I don't know. I think it's a really interesting line of inquiry.

(Edit: you've been flagged. What the actual fuck?)

  • Ironically, as a homosexual female, I consider modern queer culture authoritarian as hell. It's really big on there being one way to interpret the world, one way to build/structure your identity, one set of 'correct' opinions, trying to convince you to cut off people who aren't in the Good People Club(TM), etc. This is just enforced via panopticon/mob surveillance rather than a centralized authority.

    If anything, I'd consider modern (post-Obergefell) queer culture to be pretty hostile to hacker culture since hackerdom is partially about understanding systems and working them to whatever purposes you decide, whereas modern queer culture seems to be about finding a system that works for you and pledging allegiance to it.

    A lot of my distaste/lack of fitting with queer culture right now stems from the conflicts between the values instilled in me as the child of hackers and the values of queer environments.

    They were flagged because the comment was deliberately inflammatory and lacked any nuance - there is no way to spring-board from that comment into any kind of continued discussion.
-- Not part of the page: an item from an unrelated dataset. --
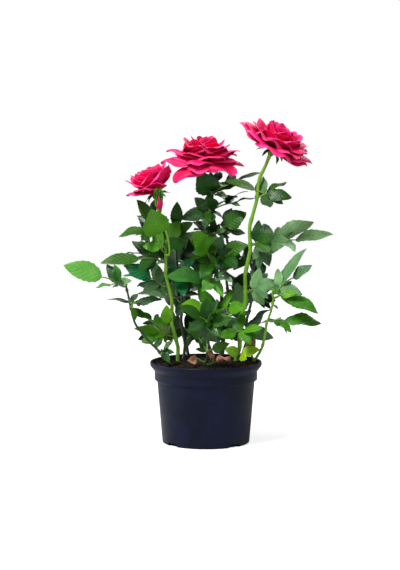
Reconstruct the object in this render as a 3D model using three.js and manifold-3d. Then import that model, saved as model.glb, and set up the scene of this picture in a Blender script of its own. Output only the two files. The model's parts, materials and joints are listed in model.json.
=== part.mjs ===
// A rose bush in a plastic nursery pot: canes rising from the soil, masses of compound leaves, three open
// blooms and a bud. Millimetres, +Z up, +X to the right, -Y to the front. The origin is the centre of the
// pot's flat underside.
import * as THREE from 'three';
import { mergeVertices } from 'three/addons/utils/BufferGeometryUtils.js';
import loadManifold from 'manifold-3d';

const wasm = await loadManifold();
wasm.setup();

const UP = new THREE.Vector3(0, 0, 1);
const FRONT = new THREE.Vector3(0, -1, 0);
const DEGREE = Math.PI / 180;
const GOLDEN_ANGLE = 137.5;

// Clearances
const CLEAR = 0.3;
const LEAF_GUARD = 0.45;
const MERGE = 1e-4;
const FINENESS = 0.25;

// Pot
const POT = {
  height: 87.5,
  baseRadius: 46.8,
  stepHeight: 67,
  stepRadius: 52.4,
  bandRadius: 55.2,
  bandTop: 77.5,
  lipBottom: 83.5,
  lipRadius: 60,
  edge: 1.2,
  wall: 1.5,
  segments: 24,
};
const NOTCH = { width: 14, height: 3.2, depth: 4, first: 40, count: 4 };
const SOIL = { edge: 85.4, shoulder: 87.4, top: 88.9, shoulderAt: 0.6, topAt: 0.25 };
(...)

It was a comment that was only meant to virtue signal/push an agenda, not to promote discussion. HN tends to frown on that outside of specific aspects of techno-politics.

    • Looking at the history of the account that someone else posted, I think their intention was to be quite narrow in their comparison. I imagined they were working with a much more liberal definition of queer, more a synonym of "countercultural". I'd still like to see them flesh out their thoughts.

      9 replies →

> so many transfems

Sounds interesting. How many? What proportion against the general population? Do you know?